_Recorded information_

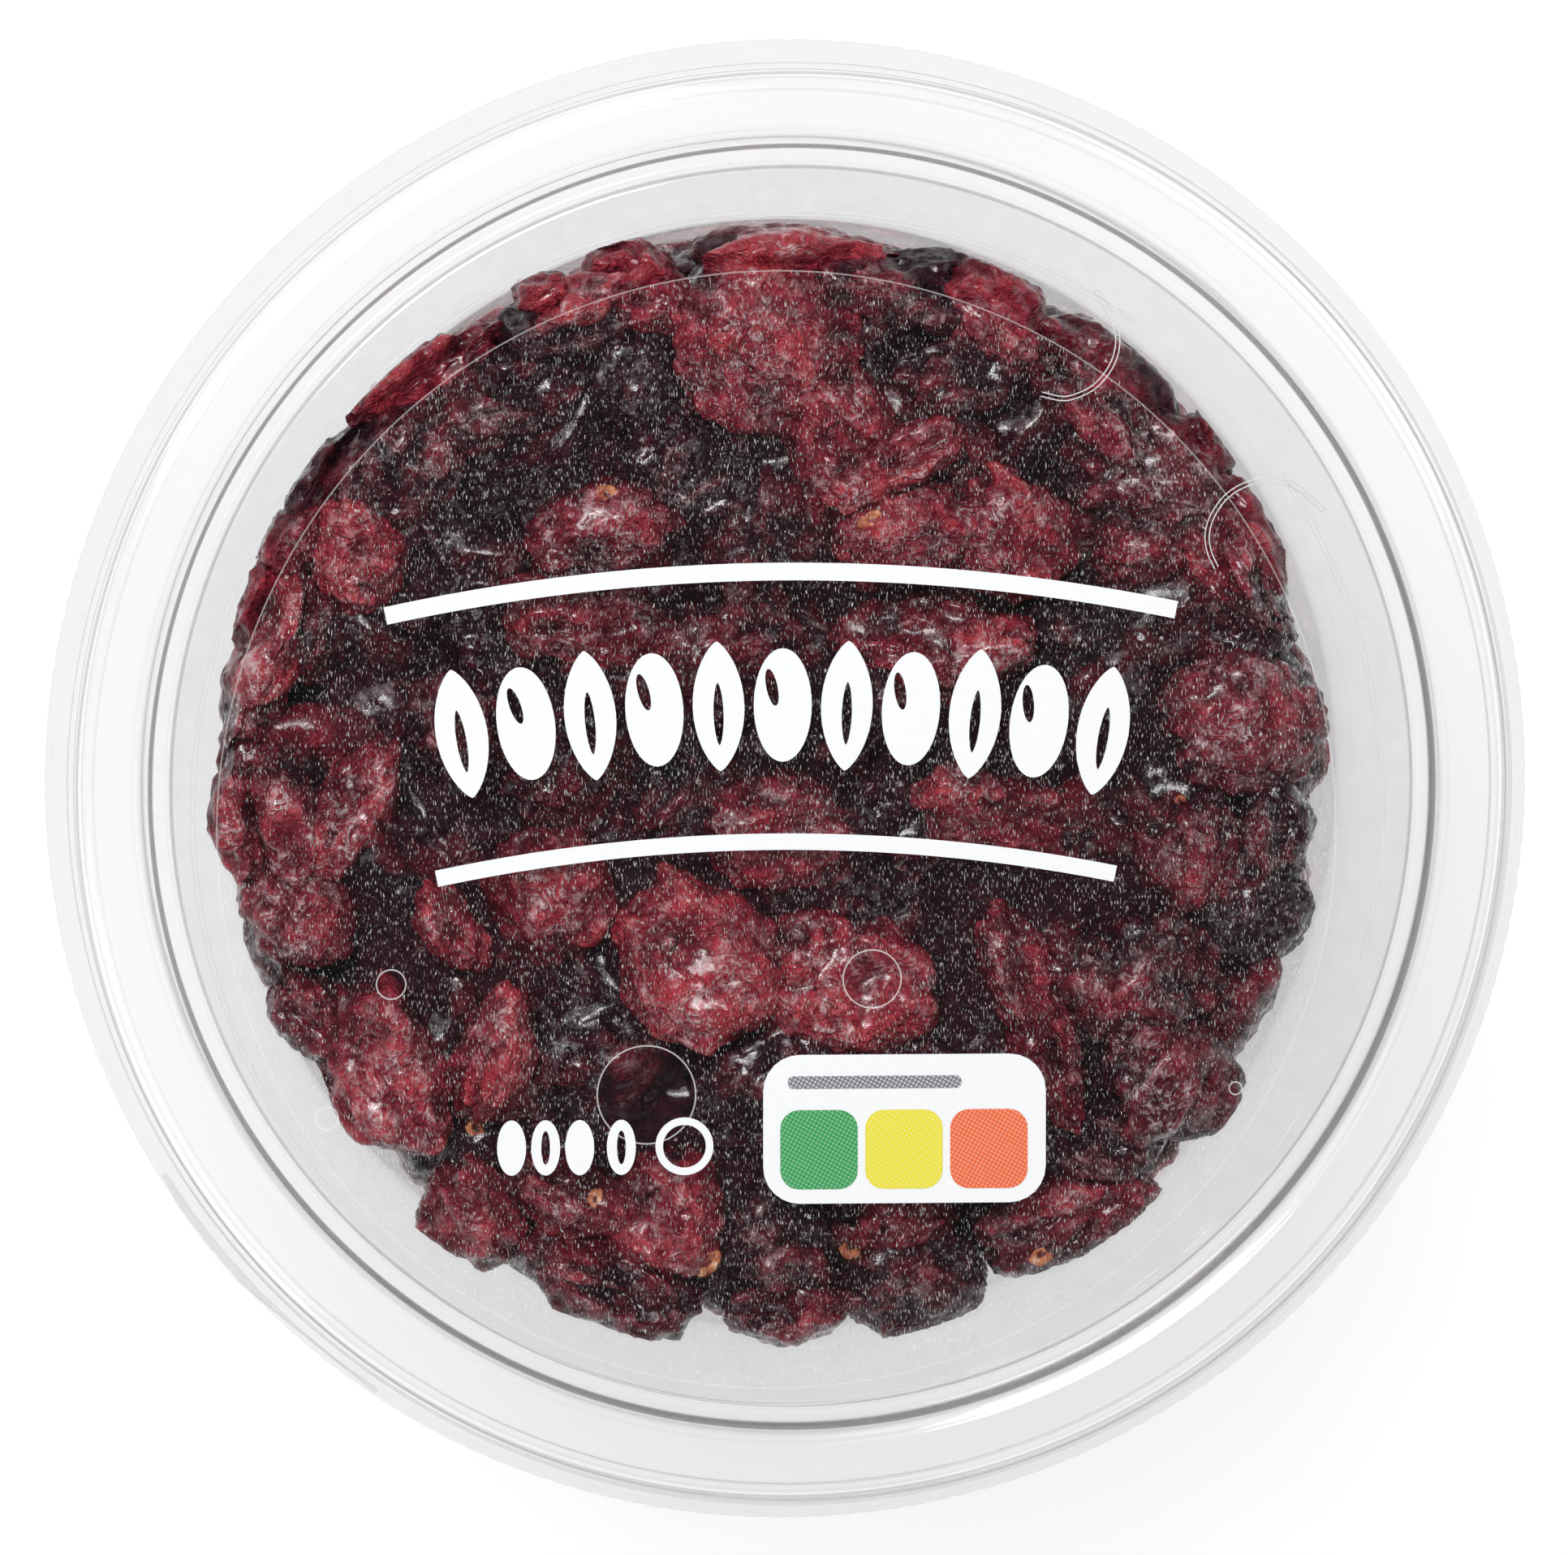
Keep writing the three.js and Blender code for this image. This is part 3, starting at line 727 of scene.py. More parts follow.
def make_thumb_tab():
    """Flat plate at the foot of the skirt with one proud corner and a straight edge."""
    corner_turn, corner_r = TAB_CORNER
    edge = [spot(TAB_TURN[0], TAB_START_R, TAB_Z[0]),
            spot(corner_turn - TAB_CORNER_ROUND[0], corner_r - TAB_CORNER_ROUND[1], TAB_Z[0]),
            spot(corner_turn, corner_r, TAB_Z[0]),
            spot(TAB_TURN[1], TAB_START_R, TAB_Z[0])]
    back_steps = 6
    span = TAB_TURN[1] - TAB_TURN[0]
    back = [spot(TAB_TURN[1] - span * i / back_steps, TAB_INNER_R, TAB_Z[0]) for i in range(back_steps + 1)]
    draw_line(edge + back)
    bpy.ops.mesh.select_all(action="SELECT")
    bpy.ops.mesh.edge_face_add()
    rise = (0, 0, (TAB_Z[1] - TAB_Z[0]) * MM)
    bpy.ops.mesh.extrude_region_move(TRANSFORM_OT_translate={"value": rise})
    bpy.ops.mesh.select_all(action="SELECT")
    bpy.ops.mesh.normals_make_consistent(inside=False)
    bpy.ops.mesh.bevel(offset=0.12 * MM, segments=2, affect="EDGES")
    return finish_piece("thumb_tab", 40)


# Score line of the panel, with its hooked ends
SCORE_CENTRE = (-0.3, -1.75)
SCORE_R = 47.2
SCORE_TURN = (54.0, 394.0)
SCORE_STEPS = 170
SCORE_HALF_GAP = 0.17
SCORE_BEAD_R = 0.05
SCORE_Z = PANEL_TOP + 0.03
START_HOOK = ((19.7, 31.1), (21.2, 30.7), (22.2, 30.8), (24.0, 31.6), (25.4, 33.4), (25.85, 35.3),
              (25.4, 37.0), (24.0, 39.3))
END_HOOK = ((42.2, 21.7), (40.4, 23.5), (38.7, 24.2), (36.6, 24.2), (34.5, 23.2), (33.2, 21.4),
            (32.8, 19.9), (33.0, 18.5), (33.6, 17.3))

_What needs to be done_
Copy each line of the data exactly, leaving nothing out.

_Exercise result_
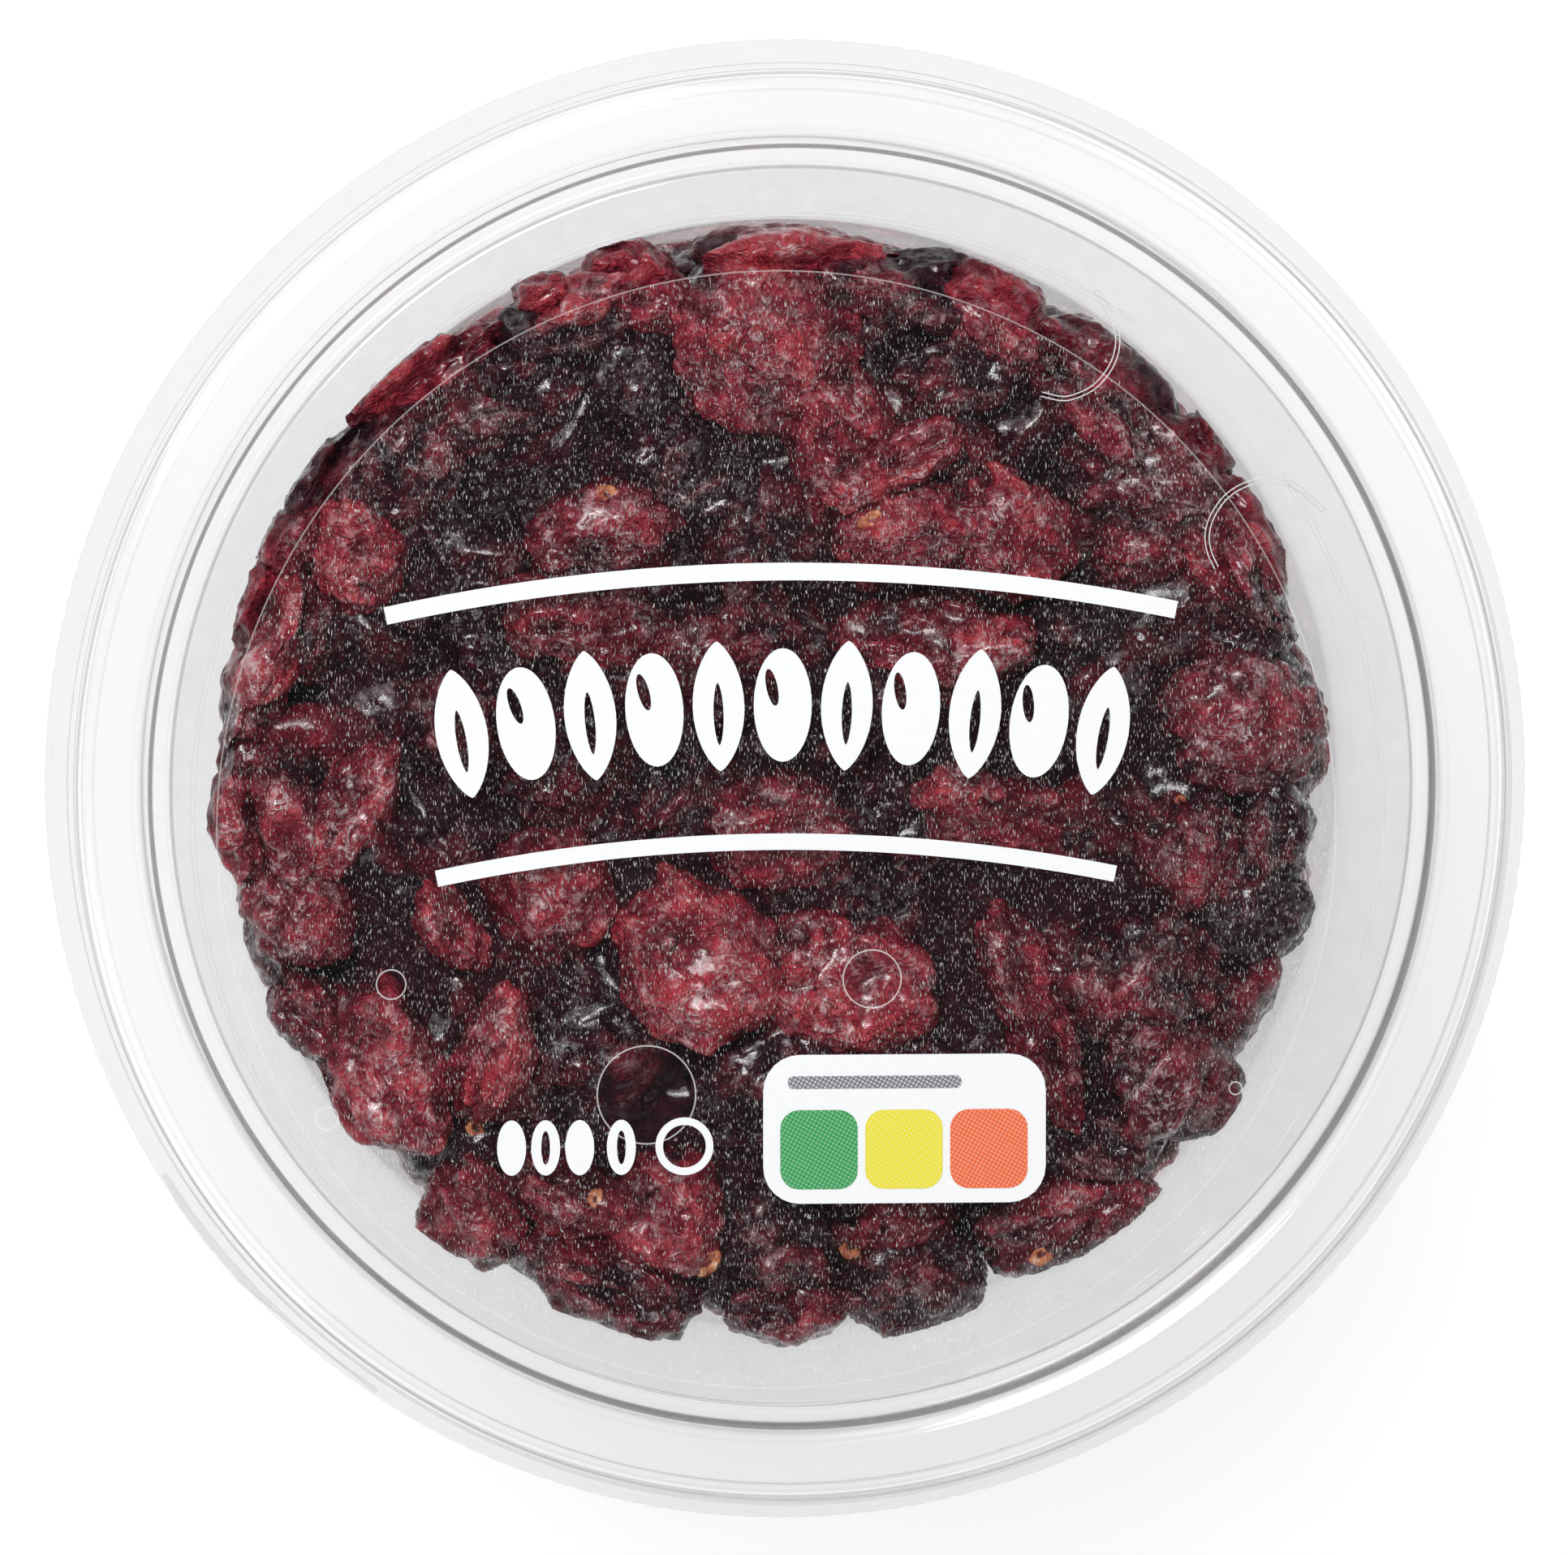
Keep writing the three.js and Blender code for this image. This is part 3, starting at line 727 of scene.py. More parts follow.
def make_thumb_tab():
    """Flat plate at the foot of the skirt with one proud corner and a straight edge."""
    corner_turn, corner_r = TAB_CORNER
    edge = [spot(TAB_TURN[0], TAB_START_R, TAB_Z[0]),
            spot(corner_turn - TAB_CORNER_ROUND[0], corner_r - TAB_CORNER_ROUND[1], TAB_Z[0]),
            spot(corner_turn, corner_r, TAB_Z[0]),
            spot(TAB_TURN[1], TAB_START_R, TAB_Z[0])]
    back_steps = 6
    span = TAB_TURN[1] - TAB_TURN[0]
    back = [spot(TAB_TURN[1] - span * i / back_steps, TAB_INNER_R, TAB_Z[0]) for i in range(back_steps + 1)]
    draw_line(edge + back)
    bpy.ops.mesh.select_all(action="SELECT")
    bpy.ops.mesh.edge_face_add()
    rise = (0, 0, (TAB_Z[1] - TAB_Z[0]) * MM)
    bpy.ops.mesh.extrude_region_move(TRANSFORM_OT_translate={"value": rise})
    bpy.ops.mesh.select_all(action="SELECT")
    bpy.ops.mesh.normals_make_consistent(inside=False)
    bpy.ops.mesh.bevel(offset=0.12 * MM, segments=2, affect="EDGES")
    return finish_piece("thumb_tab", 40)


# Score line of the panel, with its hooked ends
SCORE_CENTRE = (-0.3, -1.75)
SCORE_R = 47.2
SCORE_TURN = (54.0, 394.0)
SCORE_STEPS = 170
SCORE_HALF_GAP = 0.17
SCORE_BEAD_R = 0.05
SCORE_Z = PANEL_TOP + 0.03
START_HOOK = ((19.7, 31.1), (21.2, 30.7), (22.2, 30.8), (24.0, 31.6), (25.4, 33.4), (25.85, 35.3),
              (25.4, 37.0), (24.0, 39.3))
END_HOOK = ((42.2, 21.7), (40.4, 23.5), (38.7, 24.2), (36.6, 24.2), (34.5, 23.2), (33.2, 21.4),
            (32.8, 19.9), (33.0, 18.5), (33.6, 17.3))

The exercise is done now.